Many more hours of detective work later, Jo came up with a pattern for a 1750 dress which she reckons must be pretty similar to the one Flora wore.
Corset creation
She recreated linen and reed stays which took six weeks to make.
“It’s quite a dull process quilting the panels and the sewing of the panels together is extremely tough on the hands.
“I required pliers to pull the needle through the layers of fabric.
“I was very happy with the resulting stays and intend to use these in the future for educational purposes.”
Being biodegradable, not many examples of such corsetry remain.
Linen undergarment
Then Jo made a linen shift, something worn by all at the time as an undergarment.
Next, a hoop petticoat from cane and hemp linen to give the perfect silhouette.
Finally, on top, a dress of black pure silk satin, a choice inspired by Allan Ramsay’s famous portrait of Flora.
Jo was lucky to find a model for the wedding dress in High Life Highland tour guide Annette McKittrick, who is almost the same size as Flora.
She said: “Flora was 4ft 11” and even after seven children, had a 34-inch chest and 26-inch waist.
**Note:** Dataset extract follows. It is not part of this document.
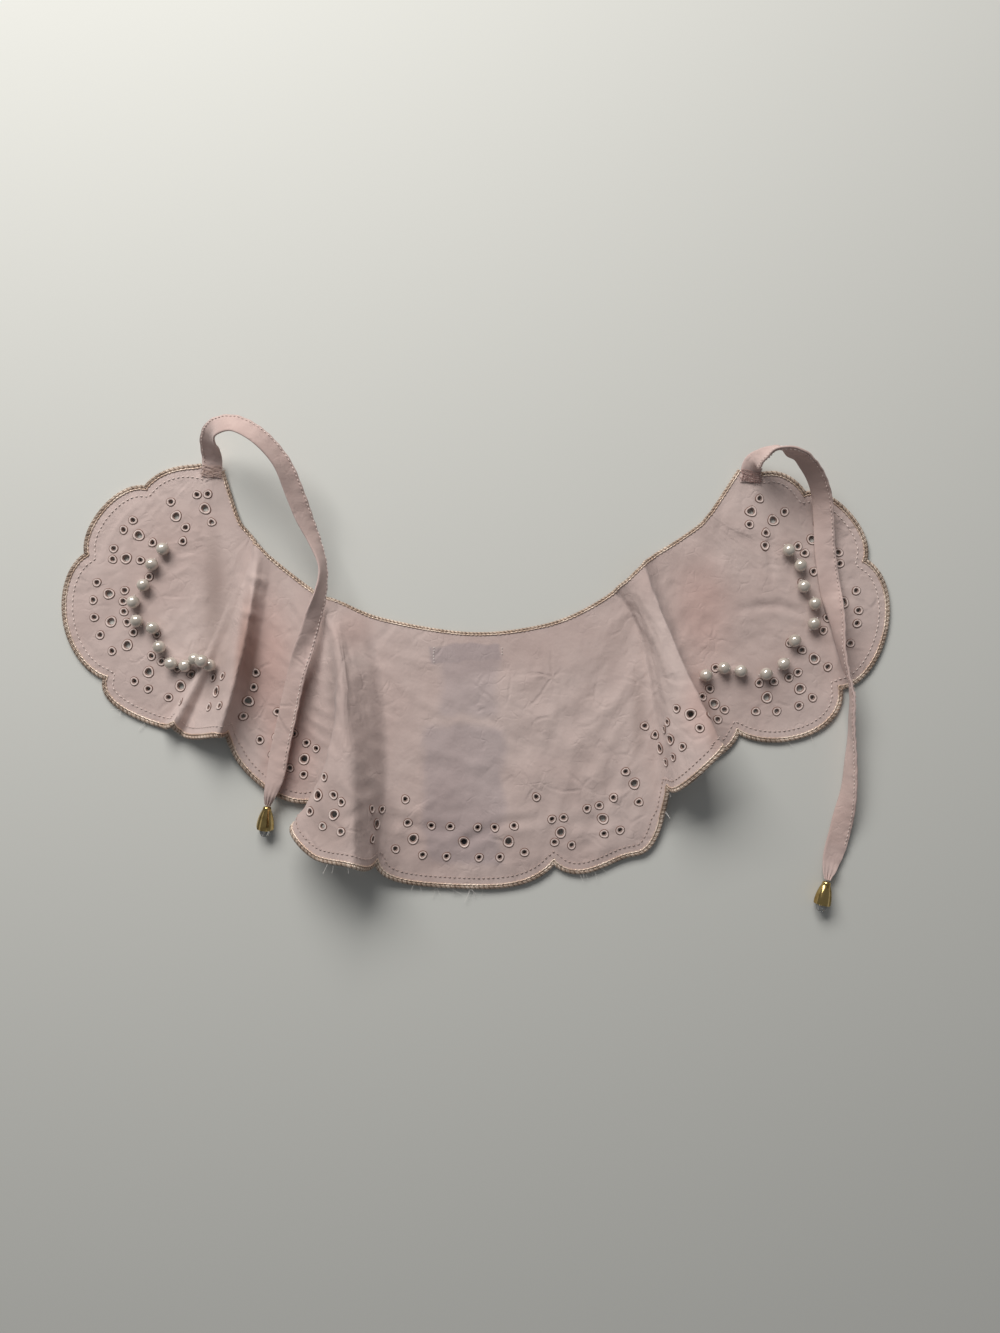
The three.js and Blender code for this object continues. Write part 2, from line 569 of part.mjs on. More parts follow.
// The station and reach of the cloth under a place, between two stations. It starts from the nearest spot of a
// coarse net over the cloth and walks towards the place from there.
function clothUnder(target, firstStation, lastStation) {
  const away = (spot) => Math.hypot(spot.x - target.x, spot.y - target.y);
  let best = { distance: Infinity };
  for (let station = firstStation; station <= lastStation; station += columnStep / 2) {
    for (let reach = 0.2; reach <= 1; reach += 0.1) {
      const distance = away(clothPoint(station, reach));
      if (distance < best.distance) best = { station, reach, distance };
    }
  }
  let { station, reach } = best;
  for (let turn = 0; turn < 8; turn += 1) {
    const here = clothPoint(station, reach);
    const byStation = clothPoint(station + 0.5, reach).sub(here).multiplyScalar(2);
    const byReach = clothPoint(station, reach + 0.01).sub(here).multiplyScalar(100);
    const missX = target.x - here.x;
    const missY = target.y - here.y;
    const area = byStation.x * byReach.y - byStation.y * byReach.x;
    station += (missX * byReach.y - missY * byReach.x) / area;
    reach += (byStation.x * missY - byStation.y * missX) / area;
  }
  return { station, reach };
}

const collar = new THREE.Group();

function addPiece(name, geometry, material) {
  const mesh = new THREE.Mesh(geometry, material);
  mesh.name = name;
  collar.add(mesh);
}

addPiece("collar_panel", panelGeometry(), cottonPink);
addPiece("hem_piping", edgeCord(hemEdge, columns, hemCordDiameter), braidBronze);
addPiece("neck_piping", edgeCord(neckEdge, columns, neckCordDiameter), braidBronze);

// The label lies flat under the middle of the back, a little below the neckline.
const backNeck = place(ribs.find((row) => row.rib === "back middle").neck);
const label = new THREE.BoxGeometry(labelWidth, labelLength, labelThickness);
label.translate(backNeck.x, backNeck.y - labelBelowNeckline - labelLength / 2, labelThickness / 2);
addPiece("back_label", label, labelCharcoal);

const ribKnot = (name) => knots[ribs.findIndex((row) => row.rib === name)];
const wingStations = {
  left: [ribKnot("left seam"), ribKnot("ridge 1 top")],
  right: [ribKnot("ridge 3 foot"), ribKnot("right seam")],
};

for (const side of ["left", "right"]) {
  pearls[side].forEach((pearl, i) => {
    const under = clothUnder(place(pearl), ...wingStations[side]);
    const geometry = new THREE.SphereGeometry(pearlDiameter / 2, pearlSides, pearlSides / 2);
    const normal = clothNormal(under.station, under.reach);
    const seat = clothPoint(under.station, under.reach)
      .addScaledVector(normal, clothThickness / 2 + seamGap + pearlDiameter / 2);
    geometry.rotateX(Math.PI / 2).translate(seat.x, seat.y, seat.z + pearl[2] * foldHeight);
    addPiece(`pearl_${side}_${String(i + 1).padStart(2, "0")}`, geometry, pearlCream);
  });

  const rows = ties[side];
  addPiece(`tie_${side}`, tieGeometry(rows), tiePink);

  const tack = new THREE.BoxGeometry(tieWidth, tackLength, tackHeight);
  const seam = place(rows[0].at, tieRest);
  tack.translate(seam.x, seam.y + tackLength / 2, seam.z + tieThickness / 2 + seamGap + tackHeight / 2);
  addPiece(`bar_tack_${side}`, tack, threadBrown);

  const tieEnd = place(rows[rows.length - 1].at, tieRest);
  const aim = place(bellAims[side], bellMouthDiameter / 2).sub(tieEnd).normalize();
  const bellTop = tieEnd.clone().addScaledVector(aim, seamGap + tieThickness / 2);
  collar.add(aimed(`tie_tip_${side}`, bellGeometry(), bellBrass, bellTop, aim));
  collar.add(aimed(`tip_crystal_${side}`, crystalGeometry(), crystalClear, bellTop, aim));
}

// The origin is the middle of the underside of everything.
collar.updateMatrixWorld(true);
const box = new THREE.Box3().setFromObject(collar, true);
collar.position.set(-(box.min.x + box.max.x) / 2, -(box.min.y + box.max.y) / 2, -box.min.z);

export default collar;
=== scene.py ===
# The collar as it looks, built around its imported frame. Its cloth, scallops and ties follow the lines of the
# part's source at full fineness, apart from a few twists of the ties, the feet of two folds, the slope of the
# second fold and the top of the first. Lengths are millimetres until a mesh is made.
import math
from collections import namedtuple
from functools import cache

import bpy
import numpy as np
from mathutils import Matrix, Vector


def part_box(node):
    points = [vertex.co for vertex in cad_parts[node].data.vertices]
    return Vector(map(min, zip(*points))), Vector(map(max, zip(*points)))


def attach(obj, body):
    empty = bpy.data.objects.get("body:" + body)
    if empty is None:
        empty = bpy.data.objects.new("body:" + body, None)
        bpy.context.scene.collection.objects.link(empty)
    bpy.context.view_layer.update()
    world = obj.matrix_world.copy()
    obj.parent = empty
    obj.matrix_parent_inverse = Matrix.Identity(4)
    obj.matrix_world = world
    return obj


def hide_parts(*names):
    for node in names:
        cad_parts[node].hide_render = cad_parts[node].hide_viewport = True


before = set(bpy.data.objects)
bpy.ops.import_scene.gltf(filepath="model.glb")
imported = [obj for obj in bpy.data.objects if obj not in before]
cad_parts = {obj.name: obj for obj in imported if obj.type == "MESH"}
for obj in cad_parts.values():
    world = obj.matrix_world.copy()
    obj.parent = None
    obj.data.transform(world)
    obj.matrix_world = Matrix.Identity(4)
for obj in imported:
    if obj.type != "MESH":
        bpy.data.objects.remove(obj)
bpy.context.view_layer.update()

MM = 0.001
TURN = 2 * math.pi

# Sizes of the whole collar
COLLAR_WIDTH = 500
COLLAR_DEPTH = 250
FOLD_HEIGHT = 38

# Cloth, cords and what is sewn on
CLOTH_THICKNESS = 1.2
SEAM_GAP = 0.3
HEM_CORD = 3
NECK_CORD = 2
SCALLOP_DEPTH = 12
TIE_WIDTH = 12
TIE_THICKNESS = 1.2
PEARL_DIAMETER = 7.6
LABEL_WIDTH = 44
LABEL_LENGTH = 136
LABEL_THICKNESS = 1
LABEL_BELOW_NECKLINE = 5

# Metal bells and their crystals
BELL_LENGTH = 14
BELL_TOP = 4.8
BELL_MOUTH = 10.4
BELL_WALL = 1
BELL_RECESS = 5
CRYSTAL_SHOWS = 4
CRYSTAL_GAP = 0.5

# Eyelets: holes, rims, and how far each row stands inward from the scalloped edge
SMALL_HOLE = 2.7
LARGE_HOLE = 4.2
OUTER_INSET = 16.2
LARGE_INSET = 25.2
INNER_INSET = 34.2
FILLER_INSET = 37.8
RIM_WIDTH = 1.55
RIM_OVERLAP = 0.12
EYELET_SPACING = 2.8
OUTER_FAN = 1.15
INNER_FAN = 0.86
SMALL_FLANK = 0.065

# Nothing goes nearer to the floor than this. The cloth stays clear of it by more, and of the label with a
# margin round it.
LOWEST = 0.05
CLOTH_CLEARANCE = 0.15
LABEL_MARGIN = 3

CLOTH_REST = HEM_CORD / 2
TIE_REST = CLOTH_REST + CLOTH_THICKNESS / 2 + SEAM_GAP + TIE_THICKNESS / 2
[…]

I’m so grateful to Annette for agreeing to go out of her comfort zone and agree to model for me.”
Many hours of sewing and sleepless nights later, the dress was ready for a photoshoot at Culloden, complete with Ashleigh’s earasaid.
Jo hopes the garments will go on display through the Spirit:360 Spirit of the Highlands project.
Spirit:360 is a commissioning programme for emerging and established creative professionals – writers, musicians, filmmakers, visual artists, and others – to create new work inspired by local stories that reflect the theme Spirit of the Highlands.
It is supported by the Highland Place Partnership through Creative Scotland Place Partnership funding.
Spirit:360 saw commissions of up to £1,000 made available to creative professionals based within, or originally from, the Highland Council area, and successful commissions will be showcased soon on a new online platform alongside the story which has inspired the work.